[WHAT THIS TASK INVOLVES] Can the data below be set down again exactly, line for line?

[MATERIAL]
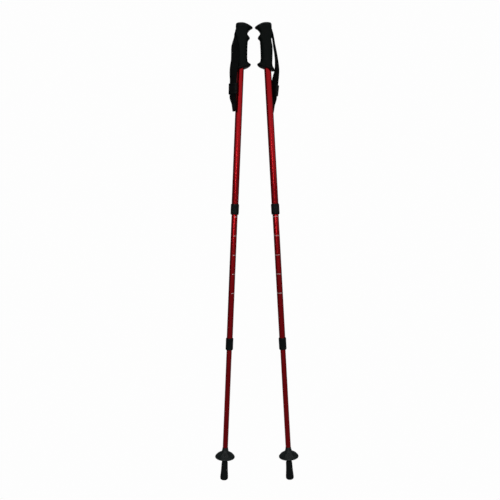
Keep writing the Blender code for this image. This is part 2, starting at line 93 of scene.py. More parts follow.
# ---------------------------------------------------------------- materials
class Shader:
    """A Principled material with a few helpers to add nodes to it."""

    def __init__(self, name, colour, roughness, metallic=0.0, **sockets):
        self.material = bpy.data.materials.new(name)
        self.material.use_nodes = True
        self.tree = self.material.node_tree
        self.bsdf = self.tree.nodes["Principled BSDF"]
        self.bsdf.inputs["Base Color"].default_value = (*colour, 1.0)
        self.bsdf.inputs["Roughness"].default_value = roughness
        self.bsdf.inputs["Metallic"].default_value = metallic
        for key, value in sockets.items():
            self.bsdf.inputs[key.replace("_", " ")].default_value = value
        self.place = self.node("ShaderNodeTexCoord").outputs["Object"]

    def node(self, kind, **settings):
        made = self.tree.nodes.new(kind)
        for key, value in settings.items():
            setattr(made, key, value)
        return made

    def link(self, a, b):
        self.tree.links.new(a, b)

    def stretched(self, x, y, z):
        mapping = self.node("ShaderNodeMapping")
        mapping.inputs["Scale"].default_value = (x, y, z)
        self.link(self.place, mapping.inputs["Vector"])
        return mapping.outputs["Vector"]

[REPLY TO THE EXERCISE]
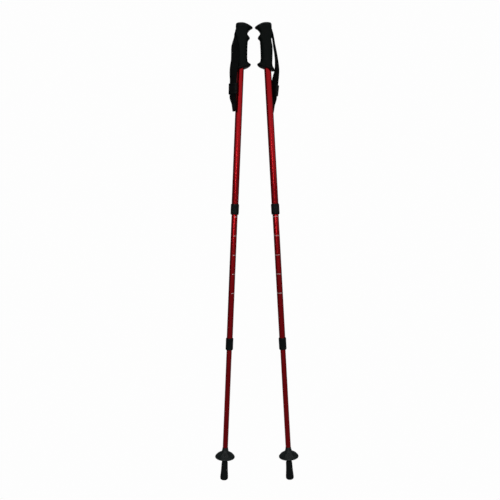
Keep writing the Blender code for this image. This is part 2, starting at line 93 of scene.py. More parts follow.
# ---------------------------------------------------------------- materials
class Shader:
    """A Principled material with a few helpers to add nodes to it."""

    def __init__(self, name, colour, roughness, metallic=0.0, **sockets):
        self.material = bpy.data.materials.new(name)
        self.material.use_nodes = True
        self.tree = self.material.node_tree
        self.bsdf = self.tree.nodes["Principled BSDF"]
        self.bsdf.inputs["Base Color"].default_value = (*colour, 1.0)
        self.bsdf.inputs["Roughness"].default_value = roughness
        self.bsdf.inputs["Metallic"].default_value = metallic
        for key, value in sockets.items():
            self.bsdf.inputs[key.replace("_", " ")].default_value = value
        self.place = self.node("ShaderNodeTexCoord").outputs["Object"]

    def node(self, kind, **settings):
        made = self.tree.nodes.new(kind)
        for key, value in settings.items():
            setattr(made, key, value)
        return made

    def link(self, a, b):
        self.tree.links.new(a, b)

    def stretched(self, x, y, z):
        mapping = self.node("ShaderNodeMapping")
        mapping.inputs["Scale"].default_value = (x, y, z)
        self.link(self.place, mapping.inputs["Vector"])
        return mapping.outputs["Vector"]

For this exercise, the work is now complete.